* **Entries provided**:

....

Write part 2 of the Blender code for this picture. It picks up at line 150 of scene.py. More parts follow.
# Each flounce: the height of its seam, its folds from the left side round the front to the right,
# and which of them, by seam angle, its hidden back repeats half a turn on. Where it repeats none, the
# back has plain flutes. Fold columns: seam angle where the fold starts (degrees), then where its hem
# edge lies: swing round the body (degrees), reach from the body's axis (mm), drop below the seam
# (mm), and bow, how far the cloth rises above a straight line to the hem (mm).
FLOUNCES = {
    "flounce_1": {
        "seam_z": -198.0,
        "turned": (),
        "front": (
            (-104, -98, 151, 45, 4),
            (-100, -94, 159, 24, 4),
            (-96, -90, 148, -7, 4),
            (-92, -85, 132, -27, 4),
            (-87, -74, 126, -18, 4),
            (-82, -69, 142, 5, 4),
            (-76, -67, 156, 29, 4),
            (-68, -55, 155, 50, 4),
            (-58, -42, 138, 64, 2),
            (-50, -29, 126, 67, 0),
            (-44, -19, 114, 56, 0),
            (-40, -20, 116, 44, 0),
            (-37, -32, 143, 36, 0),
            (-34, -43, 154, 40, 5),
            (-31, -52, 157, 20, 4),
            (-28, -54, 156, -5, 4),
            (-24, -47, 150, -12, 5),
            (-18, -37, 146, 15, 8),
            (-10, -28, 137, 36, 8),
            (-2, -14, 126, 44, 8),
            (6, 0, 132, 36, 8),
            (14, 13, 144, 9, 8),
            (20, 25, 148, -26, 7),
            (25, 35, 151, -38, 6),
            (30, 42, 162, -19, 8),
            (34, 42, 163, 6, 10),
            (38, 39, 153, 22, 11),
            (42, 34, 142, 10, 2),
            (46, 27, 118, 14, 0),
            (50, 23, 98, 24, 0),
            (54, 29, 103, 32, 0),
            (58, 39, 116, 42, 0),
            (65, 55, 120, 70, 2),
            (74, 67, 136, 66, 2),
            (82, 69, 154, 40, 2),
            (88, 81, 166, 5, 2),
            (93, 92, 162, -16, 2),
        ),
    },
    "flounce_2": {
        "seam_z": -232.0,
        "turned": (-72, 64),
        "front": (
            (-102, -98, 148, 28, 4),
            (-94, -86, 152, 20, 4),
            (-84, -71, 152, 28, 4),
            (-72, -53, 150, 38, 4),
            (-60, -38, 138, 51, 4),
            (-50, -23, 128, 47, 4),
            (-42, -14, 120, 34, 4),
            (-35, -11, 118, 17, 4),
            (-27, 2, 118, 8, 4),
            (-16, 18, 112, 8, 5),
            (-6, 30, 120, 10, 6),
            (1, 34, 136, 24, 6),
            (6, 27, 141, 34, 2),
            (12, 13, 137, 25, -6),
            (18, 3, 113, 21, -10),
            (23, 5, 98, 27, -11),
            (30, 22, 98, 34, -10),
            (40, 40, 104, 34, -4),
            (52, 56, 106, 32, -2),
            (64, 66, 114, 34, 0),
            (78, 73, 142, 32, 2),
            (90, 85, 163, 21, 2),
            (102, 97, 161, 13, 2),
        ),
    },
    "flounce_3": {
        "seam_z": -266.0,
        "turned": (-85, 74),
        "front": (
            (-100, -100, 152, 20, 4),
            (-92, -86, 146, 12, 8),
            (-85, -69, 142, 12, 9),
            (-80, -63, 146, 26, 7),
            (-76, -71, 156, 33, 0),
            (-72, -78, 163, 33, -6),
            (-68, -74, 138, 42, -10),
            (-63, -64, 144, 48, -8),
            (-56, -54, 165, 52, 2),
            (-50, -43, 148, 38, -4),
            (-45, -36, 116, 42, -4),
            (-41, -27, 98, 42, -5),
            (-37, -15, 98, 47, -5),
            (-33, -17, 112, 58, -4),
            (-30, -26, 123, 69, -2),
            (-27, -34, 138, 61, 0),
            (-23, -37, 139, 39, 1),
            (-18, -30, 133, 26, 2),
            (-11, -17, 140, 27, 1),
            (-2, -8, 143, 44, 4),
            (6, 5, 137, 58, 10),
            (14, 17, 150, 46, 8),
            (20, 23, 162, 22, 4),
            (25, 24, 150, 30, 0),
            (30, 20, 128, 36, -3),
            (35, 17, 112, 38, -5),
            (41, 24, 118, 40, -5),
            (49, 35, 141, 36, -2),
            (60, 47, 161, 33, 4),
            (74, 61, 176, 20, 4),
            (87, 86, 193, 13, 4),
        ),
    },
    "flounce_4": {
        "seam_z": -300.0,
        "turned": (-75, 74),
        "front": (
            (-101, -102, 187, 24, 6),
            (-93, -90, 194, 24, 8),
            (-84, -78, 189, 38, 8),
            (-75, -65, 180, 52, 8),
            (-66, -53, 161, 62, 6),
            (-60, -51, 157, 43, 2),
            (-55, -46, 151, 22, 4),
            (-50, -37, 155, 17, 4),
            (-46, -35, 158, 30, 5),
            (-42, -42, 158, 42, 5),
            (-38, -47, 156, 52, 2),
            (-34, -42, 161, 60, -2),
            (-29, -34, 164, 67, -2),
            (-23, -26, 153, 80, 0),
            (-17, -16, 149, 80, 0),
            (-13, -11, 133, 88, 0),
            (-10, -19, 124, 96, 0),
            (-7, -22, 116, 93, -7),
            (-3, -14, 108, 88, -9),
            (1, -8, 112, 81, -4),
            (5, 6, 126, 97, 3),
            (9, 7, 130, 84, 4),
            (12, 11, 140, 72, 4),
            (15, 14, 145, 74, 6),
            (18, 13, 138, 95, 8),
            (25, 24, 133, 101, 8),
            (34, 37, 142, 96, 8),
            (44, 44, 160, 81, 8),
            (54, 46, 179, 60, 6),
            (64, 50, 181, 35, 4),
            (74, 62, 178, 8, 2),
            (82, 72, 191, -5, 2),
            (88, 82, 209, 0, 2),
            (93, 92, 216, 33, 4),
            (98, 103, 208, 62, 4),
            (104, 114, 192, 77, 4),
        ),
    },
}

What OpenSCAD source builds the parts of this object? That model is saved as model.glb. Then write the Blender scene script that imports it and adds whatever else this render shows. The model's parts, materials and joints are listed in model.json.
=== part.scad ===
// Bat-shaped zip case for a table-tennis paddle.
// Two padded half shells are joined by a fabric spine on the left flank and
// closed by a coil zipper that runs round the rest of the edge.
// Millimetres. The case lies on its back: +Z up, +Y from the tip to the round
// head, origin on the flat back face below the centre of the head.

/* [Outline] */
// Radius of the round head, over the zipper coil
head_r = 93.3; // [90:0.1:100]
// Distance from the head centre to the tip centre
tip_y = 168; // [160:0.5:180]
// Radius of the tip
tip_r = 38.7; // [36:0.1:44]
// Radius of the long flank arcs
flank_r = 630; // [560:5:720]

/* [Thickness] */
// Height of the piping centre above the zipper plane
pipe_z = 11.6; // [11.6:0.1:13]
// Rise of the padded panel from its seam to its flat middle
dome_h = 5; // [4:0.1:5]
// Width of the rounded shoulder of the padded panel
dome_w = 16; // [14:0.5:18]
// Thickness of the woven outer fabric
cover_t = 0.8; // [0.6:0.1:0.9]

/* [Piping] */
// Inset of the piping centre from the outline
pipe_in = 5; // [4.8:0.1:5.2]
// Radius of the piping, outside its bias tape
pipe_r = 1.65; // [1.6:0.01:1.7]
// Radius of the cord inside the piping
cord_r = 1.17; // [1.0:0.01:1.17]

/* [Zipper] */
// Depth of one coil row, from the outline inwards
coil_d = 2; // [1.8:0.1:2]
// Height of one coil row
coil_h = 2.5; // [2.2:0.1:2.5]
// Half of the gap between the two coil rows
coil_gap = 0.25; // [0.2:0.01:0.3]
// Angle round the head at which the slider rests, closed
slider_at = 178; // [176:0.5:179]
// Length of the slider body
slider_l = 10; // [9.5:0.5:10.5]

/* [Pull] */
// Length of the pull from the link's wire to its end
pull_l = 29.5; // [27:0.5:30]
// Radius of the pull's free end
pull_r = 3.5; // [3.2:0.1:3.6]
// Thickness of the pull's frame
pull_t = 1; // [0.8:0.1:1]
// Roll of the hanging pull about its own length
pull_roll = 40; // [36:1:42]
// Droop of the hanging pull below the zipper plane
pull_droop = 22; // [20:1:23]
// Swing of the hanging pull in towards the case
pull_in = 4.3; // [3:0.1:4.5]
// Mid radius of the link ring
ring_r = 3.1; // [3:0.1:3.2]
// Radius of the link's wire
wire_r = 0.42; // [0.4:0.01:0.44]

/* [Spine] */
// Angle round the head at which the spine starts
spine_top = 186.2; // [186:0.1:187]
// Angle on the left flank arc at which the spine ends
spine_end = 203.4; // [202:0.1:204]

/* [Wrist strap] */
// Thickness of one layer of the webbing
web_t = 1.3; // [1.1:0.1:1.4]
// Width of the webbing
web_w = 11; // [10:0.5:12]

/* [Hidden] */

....

* **Exercise details**: Which lines hold the word "that"? Copy all of them.

* **Completed exercise**:
What OpenSCAD source builds the parts of this object? That model is saved as model.glb. Then write the Blender scene script that imports it and adds whatever else this render shows. The model's parts, materials and joints are listed in model.json.
// closed by a coil zipper that runs round the rest of the edge.